For whatsoever things were written aforetime were written for our learning, that we through patience and comfort of the scriptures might have hope.
Romans 15:4



 A Bible Study - Commentary by Jim Melough

Copyright 2002 James Melough

Zechariah, meaning remembered of Jehovah, was a contemporary of Haggai whose prophecy began “In the second year of Darius ... in the sixth month, in the first day of the month,” see Hag 1:1, i.e., in 520 BC, Zechariah’s prophecy beginning “... in the eighth month, in the same year.

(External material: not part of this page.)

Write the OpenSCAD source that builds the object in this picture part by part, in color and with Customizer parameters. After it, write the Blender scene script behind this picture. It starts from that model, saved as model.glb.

See also Ezra 5:1-2. 

Some commentators maintain that this Zechariah is not to be confused with the one of the same name mentioned in Mt 23:35, but many able scholars adduce convincing evidence that he was indeed the same.  The question, however, in no way affects the validity of his prophecy.

Some “liberal” critics, pointing to the different subject matter, and to stylistic differences in the language of chapters 9-14, have sought to attribute them to a different author, but the inconsequential differences are generally recognized as being due to the fact that those chapters dealt with different subject matter, and were written much later than those comprising the first part of the book.

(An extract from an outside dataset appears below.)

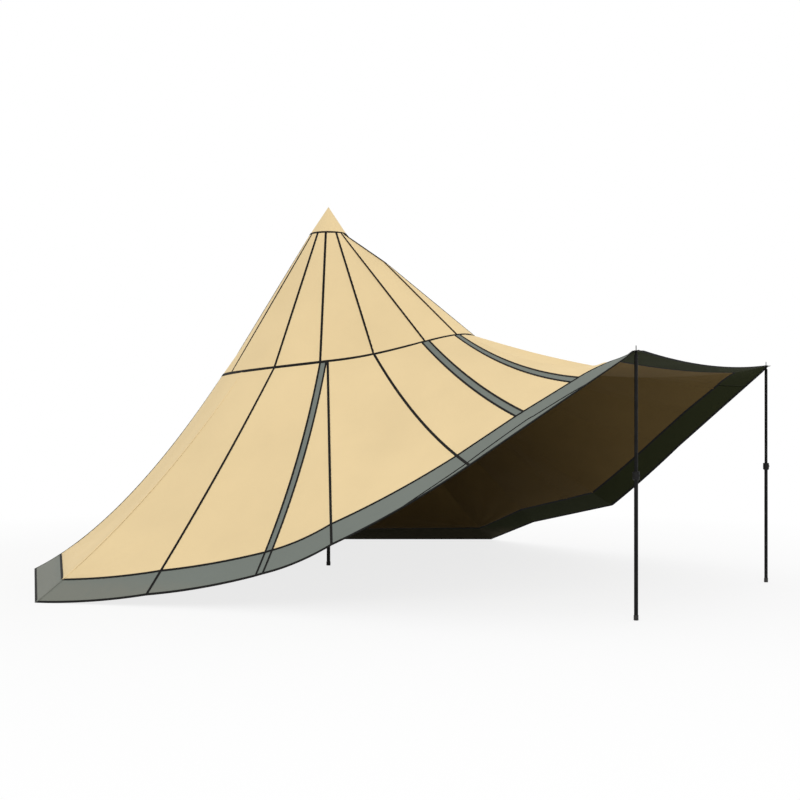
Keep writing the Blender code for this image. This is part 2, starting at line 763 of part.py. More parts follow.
def main():
    clear_scene()
    canvas = make_material("canvas", (0.815, 0.640, 0.365), 0.85)
    band = make_material("band", (0.198, 0.216, 0.192), 0.80)
    steel = make_material("pole", (0.006, 0.006, 0.006), 0.40, 0.6)
    plastic = make_material("plastic", (0.012, 0.012, 0.012), 0.50)
    rubber = make_material("rubber", (0.010, 0.010, 0.010), 0.75)
    brass = make_material("eyelet", (0.020, 0.020, 0.020), 0.35, 1.0)
    sides = {"left": -AWNING_POLE_X, "right": AWNING_POLE_X}
    height = eyelet_height()
    cap_underside = make_cap(canvas)
    make_crown(canvas)
    make_walls(canvas)
    make_trim(band, {side: eyelet_cutter(side, x, height) for side, x in sides.items()})
    make_centre_pole(cap_underside, steel, plastic, rubber)
    for side, x in sides.items():
        make_eyelet(side, x, height, brass)
        make_awning_pole(side, x, height, steel, plastic, rubber)


main()
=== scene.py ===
"""Looks of the peaked canvas tent: finer canvas, seam tape, poles, materials, light and camera."""
from math import acos, cos, hypot, pi, radians, sin

import bpy
import numpy as np
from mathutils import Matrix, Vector
from mathutils.bvhtree import BVHTree


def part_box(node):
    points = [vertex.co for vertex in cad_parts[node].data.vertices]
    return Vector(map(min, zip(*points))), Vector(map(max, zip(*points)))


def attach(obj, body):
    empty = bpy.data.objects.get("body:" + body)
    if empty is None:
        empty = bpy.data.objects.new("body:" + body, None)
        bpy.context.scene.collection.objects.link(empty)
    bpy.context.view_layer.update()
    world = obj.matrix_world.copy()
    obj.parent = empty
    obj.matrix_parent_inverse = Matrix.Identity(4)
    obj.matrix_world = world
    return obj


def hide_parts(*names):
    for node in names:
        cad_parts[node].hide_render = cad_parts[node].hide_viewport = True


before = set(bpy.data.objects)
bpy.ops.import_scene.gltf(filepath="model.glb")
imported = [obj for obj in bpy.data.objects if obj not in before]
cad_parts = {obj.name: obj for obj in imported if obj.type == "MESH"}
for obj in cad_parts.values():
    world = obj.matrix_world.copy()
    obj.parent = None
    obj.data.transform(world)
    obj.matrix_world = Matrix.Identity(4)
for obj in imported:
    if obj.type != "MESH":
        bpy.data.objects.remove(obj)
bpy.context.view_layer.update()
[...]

While Haggai’s message was partly one of rebuke, and also of encouragement, relative to Israel’s  failure to complete the building of the Temple, Zechariah’s was one of encouragement to resume and finish that work. 

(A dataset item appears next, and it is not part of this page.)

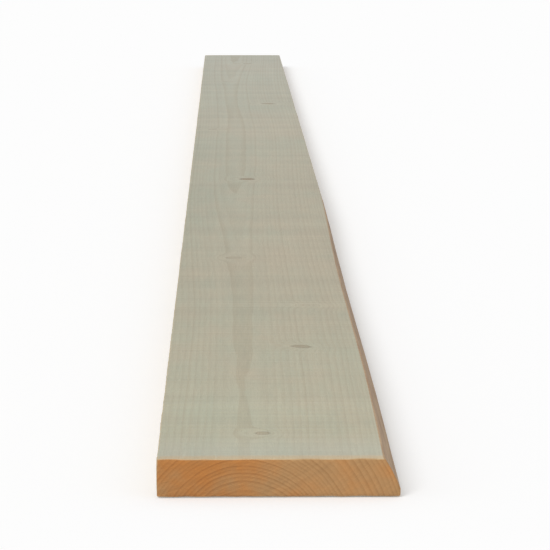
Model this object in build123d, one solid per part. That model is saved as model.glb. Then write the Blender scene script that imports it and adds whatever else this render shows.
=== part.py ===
from build123d import *
import math
import os

# A rough sawn softwood board, lying flat on its wide face with its length along Y.
# It is one piece: what the saws left of a small tapered log. Three of its long edges
# are sawn. The upper right one runs out of the log near the front end, so that the
# round of the log shows there as wane, which narrows and dies out along the board.
# The origin is at the middle of the underside. Millimetres, +Z up, the front end at -Y.

# Sawn section and length
board_length = 4000.0
board_width = 150.0
board_thickness = 25.0
arris_break = 0.6  # how far the sawn edges have lost their sharp corner

# Wane on the upper right edge, measured at the front end
wane_width = 10.0  # taken off the upper face
sawn_edge_below_wane = 5.0  # height of flat sawn edge that is left under it

# The log. The front end is its thin end.
pith_from_centreline = -20.0  # the log's heart lies left of the board's middle
log_taper = 0.005  # growth of the log's radius per millimetre towards the far end
log_swell = 0.9  # how far the radius swells and shrinks along the log
swell_length = 1150.0  # from one swelling to the next
rounds_per_swell = 4  # how many rounds the log's surface passes through in each


def wane_reach():
    """From the log's heart sideways to where its round leaves the upper face, at the front end."""
    return board_width / 2 - wane_width - pith_from_centreline


def pith_height():
    """Height of the log's heart for which its round passes through both borders of the wane."""
    wane_depth = board_thickness - sawn_edge_below_wane
    below_face = (wane_width * (2 * wane_reach() + wane_width) / wane_depth + wane_depth) / 2
    return board_thickness - below_face


def log_radius(along):
    """Radius of the log at a distance from the front end."""
    at_front_end = math.hypot(wane_reach(), board_thickness - pith_height())
    swell = log_swell * math.sin(2 * math.pi * along / swell_length)
    return at_front_end + log_taper * along + swell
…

Nothing more is known of him other than that he was a Levite, a priest, Neh 12:1, 16, “the son of Berechiah blessed of Jehovah, the son of Iddo due time: adorn him, the prophet,” 1:2, so that he was a priest as well as a prophet.  He is generally assumed to have been born in Babylon during the seventy-year exile, his arrival in Jerusalem being recorded in Neh 12:4, 16, while Ezra in 5:1 and 6:14 mentions his ministry.

His prophecy sweeps from the rebuilding of the Temple by the remnant which returned from Babylon, all the way to the Millennium, and as noted in the Scofield Bible, “... no O.T. prophet has more prophecy concerning Christ, Israel, and the nations in so short a space than has Zechariah.  He predicts the second coming of Christ, His reign, His priesthood, His kingship, His humanity, His Deity, His building of the Temple of the Lord, His coming in lowliness, His bringing of permanent peace, His rejection and betrayal for thirty pieces of silver, His return to Israel as the crucified One, and His being smitten by the sword of the Lord.”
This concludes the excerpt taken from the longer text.